BİR TARAFTAN TADİLAT ZORLUĞU BİR TARAFTAN YÜKSEK KİRALAR
Girişimcilerin küçük bir bölümü az hasar görmüş işyerini kendi maddi olanaklarıyla tadilat ettirdiğini kaydeden Yavuz, konuşmasını şöyle sürdürdü: Tadilat yapacak usta sayısının az olması, hem işin yapılmasına engel olmakta, işçilik fiyatlarının da oldukça yüksek olmasına sebebiyet vermektedir. Bu durum, girişimciye ek maddi yükler getirmektedir. İşyeri yıkılan girişimciler, işyeri bulma sıkıntısı yanı sıra fahiş oranlardaki kira ücretleriyle de savaşmaktadır. En kısa süre içerisinde, şehri terk eden nitelikli iş gücünün, kısmen de olsa şehre geri dönüşünü sağlayıcı imkanlar ve ayrıcalıklar sağlanması dışında, mesleki eğitim çalışmalarının arttırılarak, mevcuttaki nüfusun, iş gücü olarak değerlendirilmesi bölgemiz için oldukça önemlidir. Bu kapsamda, mesleki eğitim ya da iş başı eğitim gerçekleştirilebilecek alanların, geliştirilmesi elzemdir.”
“NİTELİKLİ İŞ GÜCÜ BULUNAMIYOR”
Yavuz, “Asgari ücret ve nitelikli personellere verilebilecek ücretlerin, herhangi bir destek verilmeksizin arttırılması ve hem işveren hem de çalışan üzerindeki vergi yükü de istihdamın arttırılması konusunda, sahip olunan kısıtlı imkanlar kadar etkileyicidir” derken kent ekonomisinde yaşanan sıkıntıları anlatmayı şöyle sürdürdü:
“Şehrimizin amiral gemisi sektörleri olan mobilya, ayakkabıcılık, tarım alanlarında, istihdam edilebilecek nitelikli eleman bulunmasında, zorluklarla karşılaşılmaktadır; aynı şekilde şehrimizin yeniden ayağa kaldırılması için, ihtiyaç duyulan, nitelikli iş gücü, inşaat sektöründe de bulunamamaktadır.
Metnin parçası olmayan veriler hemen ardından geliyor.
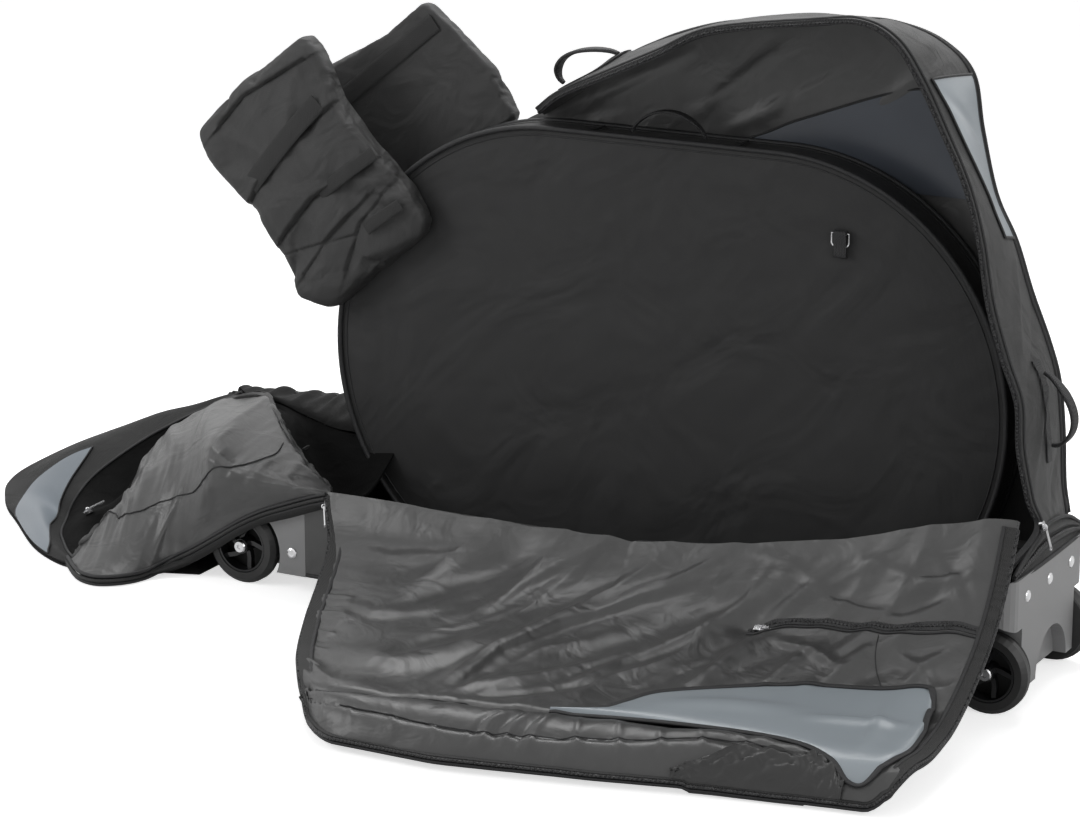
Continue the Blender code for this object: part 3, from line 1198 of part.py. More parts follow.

Tüm bunların arka planında, bölgeye gelen kısıtlı kaynak ve desteğin, doğru kurumlar ile iş gücüyle yönlendirilmesi ve amacına uygun kullanılması gerekmektedir.
“ÖZEL AFET BÖLGESİ İLAN EDİLMELİ”
Peki Yavuz, Hatay için ne talep ediyor? Bu soruya ise cevabı şöyle oldu?
“Özel olarak ne yapılması gerektiğinden ziyade devletimizin bölgeyi “Özel Afet Bölgesi” ilan ederek tüm kontrolü eline alarak teşvik, hibe ve desteklerin olabildiğince arttırılması gerekiyor. Yeniden yapılanma sürecinde de yerel halkın, STK’ların ve kanaat önderlerinin fikirleri alınarak karar alınması gerekiyor.”